Nate Orchard’s last game as a Ute is going to feature ample opportunity to build up his sack total. The Rams have allowed 25 sacks this year, and have the 71st adjusted sack rate. The Utes ability to get to the quarterback has tailed off late in the year, and hopefully they can get back to their successful pass rush. The Rams offense is very difficult to stop, but if the Utes can slow them down, it will put them in a good position to control the clock and run the ball.

Booker goes Beast Mode:

Colorado State has struggled to stop the run. They rank 99th in adjusted line yards and have the 128th ‘stuff rate’, or percentage of carries which are stopped for no gain or a loss of yardage. They also are not good in short yardage situations, allowing teams to punch a TD or first down in on 3rd or 4th down with 2 or fewer yards to go a shocking 71.4% of the time.

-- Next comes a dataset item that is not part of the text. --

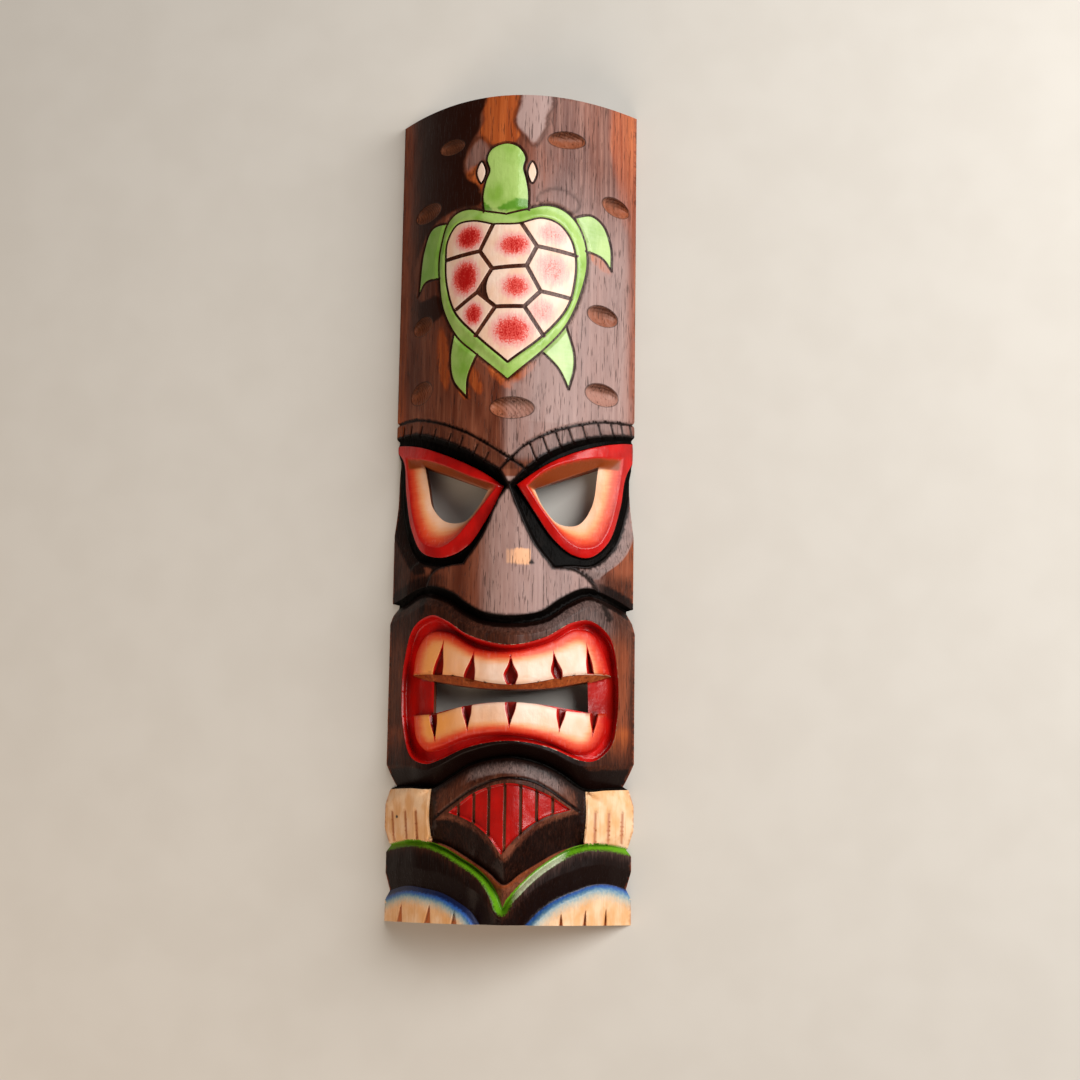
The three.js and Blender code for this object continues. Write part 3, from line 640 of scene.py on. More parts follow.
def carveRim():  # the rim of the shell slopes down both ways from a crest
    def floor(places):
        fromInner = -inward(places, shellInner)
        down = np.where(fromInner > crest["in"], (fromInner - crest["in"]) * crest["outer"],
                        (crest["in"] - fromInner) * crest["inner"])
        onRim = (fromInner > 0) & within(places, shell)
        return np.where(onRim, roundHeight(places[:, 0], carving["face"] + np.clip(down, 0, 1.6)), np.inf)

    addCut(shell, 1, floor)
    addGuides(shellInner, [-crest["in"]], True)


# Depth of each carved line, and its width to the left and to the right
lineCuts = {
    "shell": (2.0, 0.8, 2.8),
    "innerShell": (1.2, 0.7),
    "scute": (1.2, 1.3),
    "head": (1.6, 1.0, 0.6),
    "flipper": (1.6, 0.75),
    "turtleEye": (1.2, 0.6),
    "brow": (2.6, 1.5),
    "notch": (1.8, 0.9),
    "leafTop": (1.8, 1.2),
    "stripe": (1.5, 0.9),
    "finger": (2.2, 1.3),
}
# Section of each channel: offsets to the left of its line, and depths
foldDepth = carving["face"] + 5
sections = {
    "cheek": [(-8, carving["face"]), (0, foldDepth), (1, foldDepth), (1.6, carving["face"])],
    "left wing": [(-13, carving["face"]), (0, foldDepth), (0.9, carving["face"])],
    "right wing": [(-0.9, carving["face"]), (0, foldDepth), (13, carving["face"])],
    "lip": [(-9, 0), (-4.5, 3), (-1, carving["lip"]), (1.5, carving["lip"]), (2.8, carving["face"])],
    "belly": [(-12, 0), (-3, 3.4), (1, 7)],
    "hand": [(-1, 0), (0, 3.5), (6, 0)],
    "hand corner": [(-13, 8.5), (0, 0)],
    "green": [(-3.5, carving["face"]), (0, 8), (1.0, 0)],
    "foot": [(-4, carving["face"]), (0, 7), (11, carving["face"])],
}
overLip = turned(np.vstack([lipLine, [(90, 600), (-90, 600)]]))
underLine = turned(np.vstack([greenLine, [(90, -50), (-90, -50)]]))
handZone = turned(np.vstack([chinLine, greenLine[::-1]]))


def carveTurtle():
    for run in shellEdges:
        groove(run, *lineCuts["shell"])
        addGuides(run, [0.3, -0.9])
    carveRim()
    for run in innerEdges:
        groove(run, *lineCuts["innerShell"])
    recess(slip, carving["face"] + 0.9, carving["face"], 0.6)
    for run in scuteCuts:
        groove(run, *lineCuts["scute"])
    groove(turtleHead, *lineCuts["head"])
    edge = headFacet["from"]
    facet = turned(np.vstack([turtleHead[turtleHead[:, 0] > edge], [(edge, 428)]]))

    def floor(places):
        fall = np.clip(places[:, 0] - edge, 0, None) * headFacet["fall"]
        return np.where(within(places, facet), roundHeight(places[:, 0], carving["face"] + fall), np.inf)

    addGuides(straight((edge, 430), (edge, 467)), [0])
    addCut(facet, 1, floor)
    for run in flipperLines:
        groove(run, *lineCuts["flipper"])
    for ring in eyeRings:
        groove(ring, *lineCuts["turtleEye"], closed=True)


def carveFace():
    for side in ("left", "right"):
        groove(browTop[side], *lineCuts["brow"])
        for notch in notches[side]:
            groove(notch, *lineCuts["notch"])
        carveEye(side)
        channel(cheek[side], sections["cheek"], square=True)
    for side in ("left", "right"):
        channel(wing[side], sections[side + " wing"], square=True, zone=overLip)
    channel(lipLine, sections["lip"])
    carveMouth()
    slope(chinLine, frameFoot, carving["chin"], 0, 1.4, power=0.85)


def carveBody():
    channel(bellyTop, sections["belly"])
    slope(legFold, leafFoot, 8, 2, 1.2, 0.7)
    slope(greenMiddle, beside(legFold, -1), 9, 3.5, 0.8)
    groove(leafTop, *lineCuts["leafTop"], ground=0)
    for run in handInner.values():
        channel(run, sections["hand"])
    recess(leafRed, carving["leaf"])
    for x in stripePlaces:
        stripe = straight((x, 30), (x, 90))
        groove(stripe[inward(stripe, leafRed) > 0.4], *lineCuts["stripe"], ground=carving["leaf"])
    for run in fingerCuts:
        groove(run, *lineCuts["finger"], ground=0)
    channel(greenLine, sections["green"])
    addGuides(greenLine, [-5.0, -6.5])
    for run in footTop.values():
        channel(run, sections["foot"])
    for cut in toeCuts:
        recess(cut, carving["face"] + carving["toe"], carving["face"], 0.55)
    for line in handCorners:
        channel(line, sections["hand corner"], zone=handZone)


def makeRelief():
    for region in (overLip, underLine):
        cuts.append((region.min(0), region.max(0), lambda places, region=region: np.where(
            within(places, region), roundHeight(places[:, 0], carving["face"]), np.inf)))
    for row in gougeMarks:
        gouge(*row, carving["gouge"])
    carveTurtle()
    carveFace()
    carveBody()


def carvedHeight(places):
    height = roundHeight(places[:, 0])
    for low, high, floor in cuts:
        near = np.all((places >= low) & (places <= high), axis=1)
        if near.any():
            height[near] = np.minimum(height[near], floor(places[near]))
    return height


# Marks of the knife: a crease down the middle of the lower face and shallow facets
knife = {
    "middle": 4, "slope": 0.1, "reach": 18,  # of the crease
    "seed": 11, "facets": 900, "long": 0.55, "hollow": 0.012, "deepest": 0.45,
    "edge": 12.0,  # both fade out towards the side of the log
}


def handWork(places, reach):
    x, y = places[:, 0], places[:, 1]
    off = np.abs(x - knife["middle"])
    crease = knife["slope"] * np.minimum(off, knife["reach"]) * fade(off, 60, 40) * fade(y, 268, 250)
    rng = np.random.default_rng(knife["seed"])
    sites = rng.random((knife["facets"], 2)) * (160, 520) - (80, 10)
    tree = KDTree(len(sites))
    for i, site in enumerate(sites):
        tree.insert((site[0], site[1] * knife["long"], 0), i)
    tree.balance()
    facets = [tree.find((px, py * knife["long"], 0))[2] ** 2 * knife["hollow"] for px, py in places]
    facets = np.minimum(facets, knife["deepest"]) * fade(y, 312, 296)
    return (crease + facets) * fade(reach, 0.0, knife["edge"])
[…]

There’s no reason for Dave Christensen to deviate from his run-heavy attack in this game. 65% or more of the plays will be run plays, and they are likely to find repeated success.

Vegas & Massey:

Vegas favors the Utes here, but not by much. The line opened with 4.5 points for the Utes, but has since closed to 3.5. The Utes are ranked 29th by Massey’s aggregator, while the Rams trail behind at 33rd.

Stat-Head Prediction:

I think the Utes should win this game. They are the slightly better team, and they don’t have the kind of chaos and turmoil that comes from losing your head coach before your bowl game. However, Colorado State is a complete, dangerous team that can hurt you in a number of different ways. If the Utes come out flat, disinterested, or even just unlucky, expect the Rams to capitalize on the opportunity and put the Utes in a position where they will really struggle to come away with the W.

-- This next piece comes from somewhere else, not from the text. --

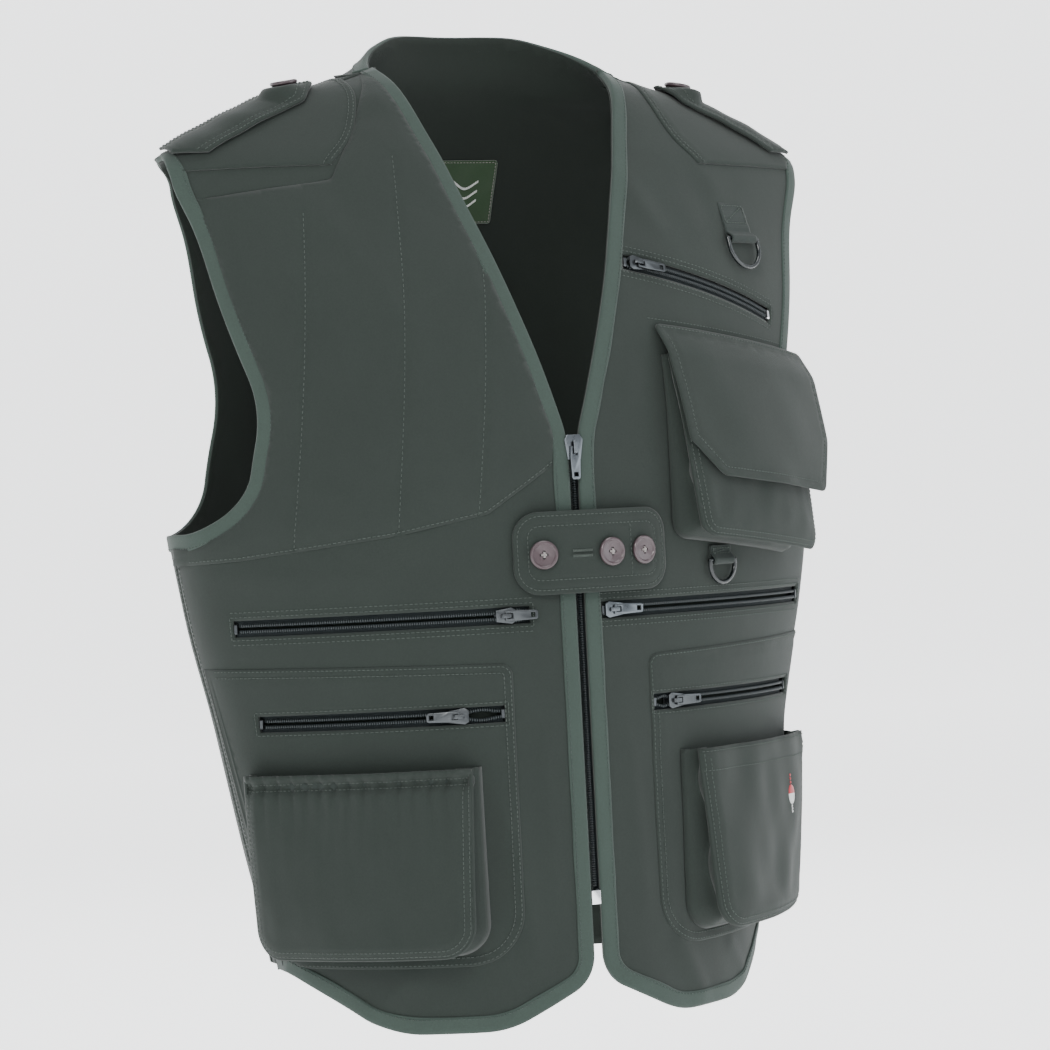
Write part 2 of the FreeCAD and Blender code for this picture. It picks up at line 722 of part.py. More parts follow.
TAPE_BACK = "-Sizes.tape_depth"
TAPE_FACE = "-Sizes.tape_depth + Sizes.tape_thick"
COIL_FACE = TAPE_FACE + " + Sizes.coil_height"
BOTTOM = "Sizes.main_bottom"
TOP = "Sizes.main_top"
for side, tape_x, coil_x in (("left", "0.8", "Sizes.coil_slot / 2"),
                             ("right", "-12.5", "-Sizes.coil_slot / 2 - Sizes.coil_width")):
    node(side + "_zip_tape", block(side + "_tape", tape_x, "11.7", TAPE_BACK, TAPE_FACE,
                                   BOTTOM + " - 2", TOP))
    node(side + "_zip_coil", block(side + "_coil", coil_x, "Sizes.coil_width", TAPE_FACE,
                                   COIL_FACE, BOTTOM + " + 9", TOP + " - 4"))
stops = [block("stop", low_x, "Sizes.coil_width", TAPE_FACE, COIL_FACE, TOP + " - 3.8", TOP)
         for low_x in ("Sizes.coil_slot / 2", "-Sizes.coil_slot / 2 - Sizes.coil_width")]
node("zip_top_stops", grouped("stops", stops))
socket = cut(block("box", "-3.2", "6.4", "-2.9", "0.6", BOTTOM + " - 1", BOTTOM + " + 8"),
             block("channel", "0.4", "2", "-3.0", "-0.1", BOTTOM + " - 2", BOTTOM + " + 9"))
node("retainer_box", socket)
node("insertion_pin", block("pin", "0.7", "1.4", "-2.8", "-0.4", BOTTOM + " - 1",
                            BOTTOM + " + 8.8"))

# ---------------------------------------------------------------- closure tab and buttons

tab_top = size("tab_top")
tab_middle = (size("tab_left") + size("tab_right")) / 2


def front_y(x, height):
    """Depth of the outer face at a place across the front."""
    ray = Part.makeLine(Vector(x, 0, height), Vector(x, -FAR, height))
    return min(v.Point.y for v in ray.common(form(0).Shape).Vertexes)


def arch_points(lift):
    """Level arc that bows over the zip and comes down near the cloth at both ends."""
    places = ((size("tab_right"), lift), (tab_middle, lift + size("tab_arch")),
              (size("tab_left"), lift))
    return [Vector(x, front_y(x, tab_top) - rise, 0) for x, rise in places]


inner_arc = Part.Arc(*arch_points(0.5))
outer_arc = Part.Arc(*arch_points(0.5 + size("tab_thick")))
ends = [(inner_arc.value(p), outer_arc.value(q)) for p, q in (
    (inner_arc.FirstParameter, outer_arc.FirstParameter),
    (inner_arc.LastParameter, outer_arc.LastParameter))]
strip = Part.Wire(Part.__sortEdges__([inner_arc.toShape(), outer_arc.toShape(),
                                      Part.makeLine(*ends[0]), Part.makeLine(*ends[1])]))
strip.translate(UP * (tab_top - size("tab_height")))
strip = feature("strip", Part.Face(strip).extrude(UP * size("tab_height")))
tab_low = tab_top - size("tab_height")
tab_corners = [(size("tab_left"), tab_low), (size("tab_left"), tab_top),
               (size("tab_right"), tab_top), (size("tab_right"), tab_low)]
node("closure_tab", common(strip, upright(rounded(tab_corners, 17))))
hinge_x = size("tab_left")
joint("closure_tab", Vector(hinge_x, front_y(hinge_x, tab_top) - 1.5, tab_top), UP)


def button(label, place):
    """Four-hole button, turned with a raised rim."""
    body = doc.addObject("PartDesign::Body", label)
    radius = "Sizes.button_radius"
    top = "Sizes.button_thick"
    rim = "Sizes.button_rim"
    dish = top + " - 0.9"
    profile = [("0", "0"), (radius + " - 1.6", "0"), (radius, "0.35 * " + top),
               (radius, top + " - 0.7"), (radius + " - 0.7", top), (radius + " - " + rim, top),
               (radius + " - %s - 0.7" % rim, dish), ("0", dish)]
    turned = body.newObject("PartDesign::Revolution", "turned")
    turned.Profile = outline_sketch(body, "XZ_Plane", profile)
    turned.ReferenceAxis = (plane(body, "Z_Axis"), [""])
    turned.Angle = 360
    ring = body.newObject("Sketcher::SketchObject", "hole")
    ring.AttachmentSupport = [(plane(body, "XY_Plane"), "")]
    ring.MapMode = "FlatFace"
    ring.addGeometry(Part.Circle(Vector(1.9, 0, 0), UP, 0.9))
    rules = (("circle", Sketcher.Constraint("DistanceX", -1, 1, 0, 3, 1.9)),
             ("radius", Sketcher.Constraint("Radius", 0, 0.9)))
    for name, rule in rules:
        ring.renameConstraint(ring.addConstraint(rule), name)
        ring.setExpression("Constraints." + name, mm("Sizes.hole_" + name))
    ring.addConstraint(Sketcher.Constraint("PointOnObject", 0, 3, -1))
    first = hollow(body, ring)
    doc.recompute()
    holes = body.newObject("PartDesign::PolarPattern", "holes")
    holes.Originals = [first]
    holes.Axis = (plane(body, "Z_Axis"), [""])
    holes.Angle = 360
    holes.Occurrences = 4
    body.Tip = holes
    return node(label, body, place)


TAB_BUTTONS = (-27, 20, 45)
outer_circle = Part.Circle(*arch_points(0.5 + size("tab_thick")))
for number, x in enumerate(TAB_BUTTONS, start=1):
    centre = outer_circle.Center
    deep = math.sqrt(outer_circle.Radius ** 2 - (x - centre.x) ** 2)
    spot = Vector(x, centre.y - deep, tab_top - size("tab_height") / 2 - 1)
    out = Vector(spot.x - centre.x, spot.y - centre.y, 0)
    out.normalize()
    button("tab_button_%d" % number, axes(spot + out * 0.15, out.cross(UP) * -1, out))


def strap_top(x, y):
    """Point of an epaulet's upper face at a place in plan, and the direction out of it."""
    upper = form(EPAULET_LIFT + EPAULET_THICK).Shape
    spots = []
    for step_x, step_y in ((0, 0), (3, 0), (0, 3)):
        ray = Part.makeLine(Vector(x + step_x, y + step_y, -200), Vector(x + step_x, y + step_y, 200))
        spots.append(max((v.Point for v in ray.common(upper).Vertexes), key=lambda p: p.z))
    across = spots[1] - spots[0]
    out = across.cross(spots[2] - spots[0])
    across.normalize()
    out.normalize()
    return spots[0], across, out


def strap_button(side, sign):
    """Button on top of an epaulet's inner end, and the epaulet's hinge at the armhole."""
    spot, across, out = strap_top(sign * EPAULET_BUTTON, EPAULET_MIDDLE)
    button(side + "_epaulet_button", axes(spot + out * 0.5, across, out))
    spot, across, out = strap_top(sign * EPAULET_END, EPAULET_MIDDLE)
    joint(side + "_epaulet", spot - out * EPAULET_THICK * 0.6, Vector(0, sign, 0))


strap_button("right", -1)
strap_button("left", 1)

# The flap turns about a straight line level with its seam and just in front of it.
FLAP_HINGE_OUT = 9
flap_turn = Rotation(UP, CHEST_HEADING)
seam = []
for u, height in FLAP_SEAM:
    start = flap_turn.multVec(Vector(u, 0, 0)) + UP * height
    ray = Part.makeLine(start, start + flap_turn.multVec(Vector(0, -FAR, 0)))
    seam.append(max((v.Point for v in ray.common(flap_inner.Shape).Vertexes),
                    key=lambda p: p.distanceToPoint(start)))
flap_hinge = (seam[0] + seam[1]) / 2 + flap_turn.multVec(Vector(0, -FLAP_HINGE_OUT, 0))
joint("left_chest_flap", flap_hinge, (seam[0] - seam[1]).normalize())

# ---------------------------------------------------------------- rings on webbing


def solid(kind, name, place, **sizes):
    """Primitive whose sizes are expressions, set at a place in its own frame."""
    made = doc.addObject("Part::" + kind, name)
    for field, expression in sizes.items():
        made.setExpression(field, mm(expression))
    made.Placement = place
    return made


ALONG_X = Rotation(Vector(0, 1, 0), 90)


def ring_on_webbing(name, bearing, height, inside, leg, strap_length):
    """D-ring hanging from a folded strap sewn flat on the cloth."""
    point, across, out = face_frame(bearing, height)
    strap = axes(point + out * 0.35, across, out)
    width = inside - 1.6
    loop_outer = "Sizes.wire_radius + Sizes.wire_gap + Sizes.webbing_thick"
    loop_height = size("wire_radius") + size("wire_gap") + size("webbing_thick")
    bar_place = Vector(0, -strap_length / 2, loop_height)
    tongue = solid("Box", "tongue", Placement(Vector(-width / 2, -strap_length / 2, 0), Rotation()),
                   Length="%g" % width, Width="%g" % strap_length,
                   Height="2 * Sizes.webbing_thick")
    loop_place = Placement(bar_place - Vector(width / 2, 0, 0), ALONG_X)
    loop = solid("Cylinder", "loop", loop_place, Radius=loop_outer, Height="%g" % width)
    hole = solid("Cylinder", "hole", loop_place, Radius="Sizes.wire_radius + Sizes.wire_gap",
                 Height="%g" % width)
    fused = combined("Part::Fuse", "fuse", tongue, loop)
    node(name + "_webbing", cut(fused, hole), strap)

    bow = inside / 2 + size("wire_radius")
    wire = "Sizes.wire_radius"
    parts = [
        solid("Cylinder", "bar", Placement(Vector(-bow, 0, 0), ALONG_X), Radius=wire,
              Height="%g" % (2 * bow)),
        solid("Torus", "bow", Placement(Vector(0, -leg, 0), Rotation(UP, 180)),
              Radius1="%g" % bow, Radius2=wire),
    ]
    parts[1].Angle3 = 180
    for sign in (-1, 1):
        corner = Vector(sign * bow, 0, 0)
        parts.append(solid("Sphere", "corner", Placement(corner, Rotation()), Radius=wire))
        parts.append(solid("Cylinder", "leg", Placement(corner, Rotation(Vector(1, 0, 0), 90)),
                           Radius=wire, Height="%g" % leg))
    ring = doc.addObject("Part::MultiFuse", name + "_fuse")
    ring.Shapes = parts
    bar = strap.multVec(bar_place)
    node(name, ring, Placement(bar, strap.Rotation))
    joint(name, bar, across * -1)


ring_on_webbing("upper_d_ring", 66.5, -104, 28, 5, 27)
ring_on_webbing("lower_d_ring", 47.5, -330, 22, 2.5, 10)

# ---------------------------------------------------------------- checks and files

doc.recompute()
for made in doc.Objects:
    if "Invalid" in made.State or "Error" in made.State:
        raise RuntimeError("%s (%s) failed" % (made.Name, made.Label))
for made in nodes:
    if made.Shape.isNull() or not made.Shape.isValid() or not made.Shape.Solids:
        raise RuntimeError("%s has no valid solid" % made.Label)

os.makedirs("parts", exist_ok=True)
for made in nodes:
    made.Shape.exportStep("parts/%s.step" % made.Label)
    print("%-26s %3d solids %12.1f mm3" % (made.Label, len(made.Shape.Solids), made.Shape.Volume))
print(len(nodes), "sub-parts")
for name, point, direction in joints:
    print("joint %-20s at %8.2f %8.2f %8.2f axis %8.5f %8.5f %8.5f" % (
        (name,) + tuple(point) + tuple(direction)))
for run in runs:
    print("run %-14s radius %7.2f length %7.2f" % (run.name, run.radius, run.length()))
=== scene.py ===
import json
import math
import random

import bmesh
import bpy
import numpy as np
from mathutils import Matrix, Vector
from mathutils.geometry import delaunay_2d_cdt


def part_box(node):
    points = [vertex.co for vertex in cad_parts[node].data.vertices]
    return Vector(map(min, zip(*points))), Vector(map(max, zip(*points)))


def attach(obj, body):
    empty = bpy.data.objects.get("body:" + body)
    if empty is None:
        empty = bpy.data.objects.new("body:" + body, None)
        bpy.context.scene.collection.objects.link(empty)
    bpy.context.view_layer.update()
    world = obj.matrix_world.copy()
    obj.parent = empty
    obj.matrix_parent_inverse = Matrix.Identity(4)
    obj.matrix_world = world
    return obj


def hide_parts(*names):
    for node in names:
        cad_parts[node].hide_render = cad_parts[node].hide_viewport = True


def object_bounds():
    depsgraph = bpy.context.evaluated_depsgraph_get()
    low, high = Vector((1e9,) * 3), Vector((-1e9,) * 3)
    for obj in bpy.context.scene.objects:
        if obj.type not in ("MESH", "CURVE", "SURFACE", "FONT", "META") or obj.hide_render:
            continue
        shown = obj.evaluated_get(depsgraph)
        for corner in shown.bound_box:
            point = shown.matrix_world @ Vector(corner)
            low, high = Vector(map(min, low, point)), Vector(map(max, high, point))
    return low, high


# Looks of the fishing vest. Lengths here are millimetres until a mesh is made; the frame is
# metres, +Z up, +X the wearer's left, and the front faces -Y.
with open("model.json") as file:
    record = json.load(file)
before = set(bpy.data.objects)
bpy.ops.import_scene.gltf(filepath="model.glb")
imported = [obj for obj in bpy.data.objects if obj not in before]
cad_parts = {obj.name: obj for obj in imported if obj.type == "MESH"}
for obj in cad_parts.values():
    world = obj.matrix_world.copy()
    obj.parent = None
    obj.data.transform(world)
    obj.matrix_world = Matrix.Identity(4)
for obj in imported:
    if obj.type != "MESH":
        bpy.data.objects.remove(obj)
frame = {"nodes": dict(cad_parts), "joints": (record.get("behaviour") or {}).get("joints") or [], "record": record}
cad_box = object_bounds()
MM = 0.001
SEED = 7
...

I don’t think the Utes will come out flat. It’s been a while since their last bowl game, and I doubt they feel the sting of a lack of novelty in going to Vegas. The Utes will stall the Rams’ drives with sacks and big plays, and grind out long, demoralizing drives of their own by handing the ball off over and over again. They will prepare hard for this game and come away with a win against yet another talented, evenly matched opponent.